--- BEGIN Given data ---

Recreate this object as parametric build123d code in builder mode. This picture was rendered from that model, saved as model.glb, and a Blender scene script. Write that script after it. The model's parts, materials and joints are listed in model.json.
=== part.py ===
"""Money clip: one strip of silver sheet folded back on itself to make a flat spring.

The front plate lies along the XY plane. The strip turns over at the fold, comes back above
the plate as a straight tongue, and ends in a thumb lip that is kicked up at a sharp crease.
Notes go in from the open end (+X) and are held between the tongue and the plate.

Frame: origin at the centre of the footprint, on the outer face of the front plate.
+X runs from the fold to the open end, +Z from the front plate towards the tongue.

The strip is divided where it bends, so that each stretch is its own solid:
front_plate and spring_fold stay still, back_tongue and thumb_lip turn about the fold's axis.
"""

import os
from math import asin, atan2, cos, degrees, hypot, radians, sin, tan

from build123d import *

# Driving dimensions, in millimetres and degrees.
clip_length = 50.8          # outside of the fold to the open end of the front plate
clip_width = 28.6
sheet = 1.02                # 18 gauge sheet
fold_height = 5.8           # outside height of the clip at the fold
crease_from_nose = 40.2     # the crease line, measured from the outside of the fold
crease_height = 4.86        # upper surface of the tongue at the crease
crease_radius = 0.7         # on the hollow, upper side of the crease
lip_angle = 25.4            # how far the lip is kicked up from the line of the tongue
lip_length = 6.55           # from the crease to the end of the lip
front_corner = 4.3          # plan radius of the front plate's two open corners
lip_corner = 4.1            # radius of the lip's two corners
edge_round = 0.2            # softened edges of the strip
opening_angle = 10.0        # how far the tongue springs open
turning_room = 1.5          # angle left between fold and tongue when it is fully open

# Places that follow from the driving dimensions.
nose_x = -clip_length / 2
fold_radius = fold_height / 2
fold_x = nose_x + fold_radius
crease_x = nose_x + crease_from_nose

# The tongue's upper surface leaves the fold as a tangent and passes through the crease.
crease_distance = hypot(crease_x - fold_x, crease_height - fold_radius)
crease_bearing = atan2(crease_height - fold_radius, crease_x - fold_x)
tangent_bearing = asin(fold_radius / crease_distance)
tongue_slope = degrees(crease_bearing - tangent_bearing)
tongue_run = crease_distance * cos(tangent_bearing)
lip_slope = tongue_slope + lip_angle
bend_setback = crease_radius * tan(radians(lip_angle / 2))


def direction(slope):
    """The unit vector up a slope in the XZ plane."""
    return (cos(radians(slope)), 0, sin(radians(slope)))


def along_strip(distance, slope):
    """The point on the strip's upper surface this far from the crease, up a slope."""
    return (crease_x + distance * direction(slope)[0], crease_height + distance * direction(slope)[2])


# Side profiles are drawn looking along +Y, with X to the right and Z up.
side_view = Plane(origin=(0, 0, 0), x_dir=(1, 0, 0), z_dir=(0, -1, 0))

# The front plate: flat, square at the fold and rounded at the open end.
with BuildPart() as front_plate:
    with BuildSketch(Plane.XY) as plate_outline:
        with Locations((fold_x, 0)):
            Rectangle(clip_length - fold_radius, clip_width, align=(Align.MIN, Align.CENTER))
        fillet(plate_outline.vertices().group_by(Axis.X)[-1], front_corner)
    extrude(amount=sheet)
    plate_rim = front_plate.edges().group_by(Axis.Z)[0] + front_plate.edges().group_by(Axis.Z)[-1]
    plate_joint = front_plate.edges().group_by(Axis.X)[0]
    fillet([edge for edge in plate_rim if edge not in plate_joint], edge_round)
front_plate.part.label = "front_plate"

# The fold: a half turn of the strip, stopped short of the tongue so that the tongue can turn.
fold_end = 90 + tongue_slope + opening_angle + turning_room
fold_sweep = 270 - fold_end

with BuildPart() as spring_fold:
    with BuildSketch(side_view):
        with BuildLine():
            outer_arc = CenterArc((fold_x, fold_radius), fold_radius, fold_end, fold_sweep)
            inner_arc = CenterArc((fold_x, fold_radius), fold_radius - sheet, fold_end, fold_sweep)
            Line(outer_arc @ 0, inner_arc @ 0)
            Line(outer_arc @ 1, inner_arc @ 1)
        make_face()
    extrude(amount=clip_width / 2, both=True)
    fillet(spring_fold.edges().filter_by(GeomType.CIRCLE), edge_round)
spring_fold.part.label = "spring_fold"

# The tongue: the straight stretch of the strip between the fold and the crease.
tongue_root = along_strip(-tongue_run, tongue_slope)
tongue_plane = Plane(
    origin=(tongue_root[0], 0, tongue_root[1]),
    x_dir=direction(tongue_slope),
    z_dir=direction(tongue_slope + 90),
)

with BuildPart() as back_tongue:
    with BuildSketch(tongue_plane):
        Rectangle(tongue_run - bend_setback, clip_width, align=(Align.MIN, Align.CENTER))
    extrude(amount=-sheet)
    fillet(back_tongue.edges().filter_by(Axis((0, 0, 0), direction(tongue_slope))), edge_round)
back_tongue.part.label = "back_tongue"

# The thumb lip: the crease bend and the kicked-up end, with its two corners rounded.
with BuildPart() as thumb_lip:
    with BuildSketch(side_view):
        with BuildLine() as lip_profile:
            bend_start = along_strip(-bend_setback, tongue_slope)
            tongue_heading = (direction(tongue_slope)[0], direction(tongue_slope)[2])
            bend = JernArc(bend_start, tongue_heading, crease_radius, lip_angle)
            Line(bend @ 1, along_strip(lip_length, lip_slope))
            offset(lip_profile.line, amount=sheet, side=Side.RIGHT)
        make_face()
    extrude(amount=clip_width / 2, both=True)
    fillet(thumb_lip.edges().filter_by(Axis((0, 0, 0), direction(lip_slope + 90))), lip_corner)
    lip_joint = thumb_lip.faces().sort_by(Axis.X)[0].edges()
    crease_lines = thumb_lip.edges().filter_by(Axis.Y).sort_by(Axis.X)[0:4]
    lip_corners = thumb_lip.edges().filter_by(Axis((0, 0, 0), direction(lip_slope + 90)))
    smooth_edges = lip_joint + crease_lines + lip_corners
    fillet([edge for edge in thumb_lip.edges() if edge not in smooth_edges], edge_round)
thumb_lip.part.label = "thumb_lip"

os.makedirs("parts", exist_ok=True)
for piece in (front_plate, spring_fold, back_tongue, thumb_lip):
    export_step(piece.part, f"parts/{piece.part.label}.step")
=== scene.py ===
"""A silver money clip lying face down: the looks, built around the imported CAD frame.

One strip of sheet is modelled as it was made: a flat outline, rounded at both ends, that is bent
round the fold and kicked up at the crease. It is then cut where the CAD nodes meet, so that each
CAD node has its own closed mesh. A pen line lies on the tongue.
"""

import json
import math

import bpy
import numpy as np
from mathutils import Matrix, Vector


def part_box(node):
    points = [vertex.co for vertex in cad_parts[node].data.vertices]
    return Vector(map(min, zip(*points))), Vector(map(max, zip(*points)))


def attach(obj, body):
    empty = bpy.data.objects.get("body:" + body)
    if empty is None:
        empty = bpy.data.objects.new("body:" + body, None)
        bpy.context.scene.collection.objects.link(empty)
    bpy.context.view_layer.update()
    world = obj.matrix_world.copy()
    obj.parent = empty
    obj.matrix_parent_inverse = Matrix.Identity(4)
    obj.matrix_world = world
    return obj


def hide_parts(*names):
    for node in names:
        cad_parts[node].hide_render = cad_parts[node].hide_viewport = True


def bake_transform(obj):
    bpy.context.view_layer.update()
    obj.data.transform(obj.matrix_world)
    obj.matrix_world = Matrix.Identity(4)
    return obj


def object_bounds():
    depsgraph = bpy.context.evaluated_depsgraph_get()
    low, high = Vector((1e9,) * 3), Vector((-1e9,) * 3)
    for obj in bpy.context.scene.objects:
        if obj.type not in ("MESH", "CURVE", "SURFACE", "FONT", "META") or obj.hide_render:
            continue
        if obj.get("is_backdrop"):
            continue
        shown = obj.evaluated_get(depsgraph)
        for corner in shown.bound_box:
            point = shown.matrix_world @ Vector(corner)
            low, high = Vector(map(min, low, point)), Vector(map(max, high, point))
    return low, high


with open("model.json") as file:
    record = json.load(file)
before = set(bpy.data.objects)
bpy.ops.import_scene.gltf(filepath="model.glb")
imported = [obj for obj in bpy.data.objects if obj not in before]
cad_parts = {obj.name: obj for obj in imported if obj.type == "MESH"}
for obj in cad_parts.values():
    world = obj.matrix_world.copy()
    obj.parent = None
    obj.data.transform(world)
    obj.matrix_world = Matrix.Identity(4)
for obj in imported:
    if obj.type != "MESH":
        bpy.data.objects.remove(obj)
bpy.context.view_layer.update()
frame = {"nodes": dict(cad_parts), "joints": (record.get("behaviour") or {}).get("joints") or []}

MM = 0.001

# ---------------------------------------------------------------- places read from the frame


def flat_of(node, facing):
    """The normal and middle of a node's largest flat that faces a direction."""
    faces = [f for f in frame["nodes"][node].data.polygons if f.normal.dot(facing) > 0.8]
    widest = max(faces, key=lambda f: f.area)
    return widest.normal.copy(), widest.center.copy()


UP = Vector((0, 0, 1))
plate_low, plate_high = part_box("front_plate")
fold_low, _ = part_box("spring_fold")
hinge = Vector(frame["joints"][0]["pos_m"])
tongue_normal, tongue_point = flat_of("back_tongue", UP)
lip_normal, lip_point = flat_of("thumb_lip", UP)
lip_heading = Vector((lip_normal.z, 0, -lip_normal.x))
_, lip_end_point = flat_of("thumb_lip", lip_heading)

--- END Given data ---

Exactly as written, quote the lines from the one that has "fillet([edge for edge in thumb_lip.edges()" down to the one that has "if obj.type not", and include both.

• **Task answer**:
    fillet([edge for edge in thumb_lip.edges() if edge not in smooth_edges], edge_round)
thumb_lip.part.label = "thumb_lip"

os.makedirs("parts", exist_ok=True)
for piece in (front_plate, spring_fold, back_tongue, thumb_lip):
    export_step(piece.part, f"parts/{piece.part.label}.step")
=== scene.py ===
"""A silver money clip lying face down: the looks, built around the imported CAD frame.

One strip of sheet is modelled as it was made: a flat outline, rounded at both ends, that is bent
round the fold and kicked up at the crease. It is then cut where the CAD nodes meet, so that each
CAD node has its own closed mesh. A pen line lies on the tongue.
"""

import json
import math

import bpy
import numpy as np
from mathutils import Matrix, Vector


def part_box(node):
    points = [vertex.co for vertex in cad_parts[node].data.vertices]
    return Vector(map(min, zip(*points))), Vector(map(max, zip(*points)))


def attach(obj, body):
    empty = bpy.data.objects.get("body:" + body)
    if empty is None:
        empty = bpy.data.objects.new("body:" + body, None)
        bpy.context.scene.collection.objects.link(empty)
    bpy.context.view_layer.update()
    world = obj.matrix_world.copy()
    obj.parent = empty
    obj.matrix_parent_inverse = Matrix.Identity(4)
    obj.matrix_world = world
    return obj


def hide_parts(*names):
    for node in names:
        cad_parts[node].hide_render = cad_parts[node].hide_viewport = True


def bake_transform(obj):
    bpy.context.view_layer.update()
    obj.data.transform(obj.matrix_world)
    obj.matrix_world = Matrix.Identity(4)
    return obj


def object_bounds():
    depsgraph = bpy.context.evaluated_depsgraph_get()
    low, high = Vector((1e9,) * 3), Vector((-1e9,) * 3)
    for obj in bpy.context.scene.objects:
        if obj.type not in ("MESH", "CURVE", "SURFACE", "FONT", "META") or obj.hide_render:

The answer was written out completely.